Which category of ``EDUCATION`` has the hightest ``PAY_AMT1`` average? And which one has the highest max value? 

In [30]:
import seaborn as sns

sns.barplot  (x = 'EDUCATION'
            , y = 'PAY_AMT1'
            , data = df
            , palette = 'Blues'
            , estimator = np.mean # Other options: lambda x: len(x), sum
            , ci=0).set(title = "EDUCATION vs AVG(PAY_AMT1)")
plt.show()

In [31]:
import seaborn as sns

sns.barplot  (x = 'EDUCATION'
            , y = 'PAY_AMT1'
            , data = df
            , palette = 'Reds'
            , estimator = lambda x: np.max(x) # Other options: lambda x: len(x), sum
            , ci=0).set(title = "EDUCATION vs MAX(PAY_AMT1)")

In [32]:
df.groupby(["EDUCATION"])["PAY_AMT1"].max() 

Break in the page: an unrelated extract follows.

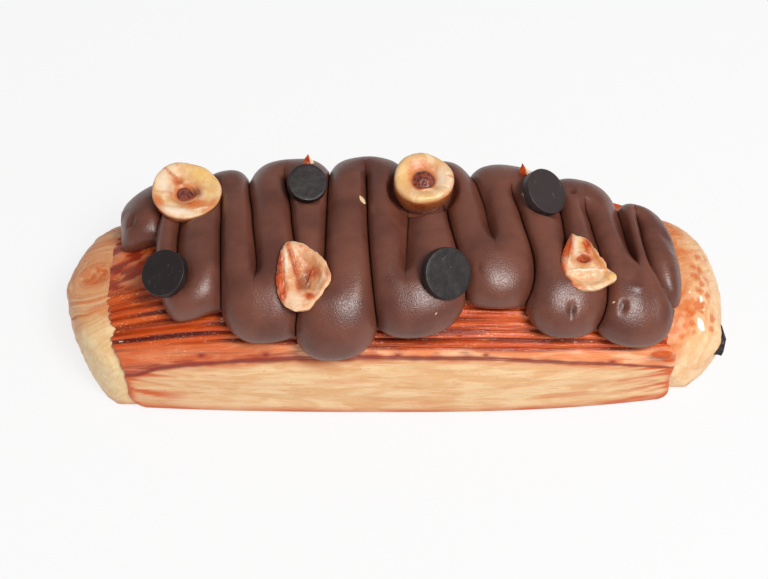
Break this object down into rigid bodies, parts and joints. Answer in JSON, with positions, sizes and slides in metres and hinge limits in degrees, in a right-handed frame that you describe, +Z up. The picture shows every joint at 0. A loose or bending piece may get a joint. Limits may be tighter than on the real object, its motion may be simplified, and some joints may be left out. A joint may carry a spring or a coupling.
{
  "type": "chocolate log danish",
  "caption": "Rolled puff pastry log with a ridged glazed wrap, chocolate ganache piped over it in a zigzag, hazelnut pieces and dark chocolate discs.",
  "frame": {"origin": "centre of the base, where the flat foot of the pastry stands", "axes": "+X along the log towards the end where the chocolate baton shows, -Y towards the side with the seam in full view, +Z up"},
  "size_m": [0.1482, 0.0546, 0.0454],
  "materials": {
    "crust": "satin",
    "ganache": "satin",
    "dark_chocolate": "satin",
    "hazelnut": "satin"
  },
  "bodies": {
    "root": {"pastry": "crust", "ganache": "ganache", "chocolate_baton": "dark_chocolate", "chocolate_disc_1": "dark_chocolate", "chocolate_disc_2": "dark_chocolate", "chocolate_disc_3": "dark_chocolate", "chocolate_disc_4": "dark_chocolate", "hazelnut_half_left": "hazelnut", "hazelnut_half_mid": "hazelnut", "hazelnut_wedge_left": "hazelnut", "hazelnut_wedge_right": "hazelnut", "hazelnut_chip_left": "hazelnut", "hazelnut_chip_mid": "hazelnut"}
  },
  "joints": []
}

#gb_df = df.groupby(["EDUCATION"])[["PAY_AMT1"]].max() 
#gb_df.loc[gb_df.PAY_AMT1 == gb_df.PAY_AMT1.max(),:]



In [33]:
### Pandas + Matplotlib + Stacked Barplot 

fig, ax = plt.subplots(1)

df_pivot = df.groupby(["EDUCATION","SEX"])["PAY_AMT1"].mean().unstack().fillna(0)
df_pivot.plot(kind = 'bar', stacked = True, ax = ax)
plt.show()

# kind types: 'bar', 'barh', 'hist', 'box', 'scatter', and others

In [34]:
### Pandas + matplotlib + 100% Stacked Barplot 
fig, ax = plt.subplots(1)
df_pivot2 = df.groupby(["EDUCATION","SEX"])["PAY_AMT1"].mean().unstack().fillna(0)

df_pivot2['Row_SUM'] = df_pivot2.sum(axis = 1)
df_pivot2.loc[:,[1,2]].div(df_pivot2["Row_SUM"], axis=0)
df_pivot2.loc[:,[1,2]].div(df_pivot2["Row_SUM"], axis=0).plot(kind = 'bar', stacked = True, ax = ax)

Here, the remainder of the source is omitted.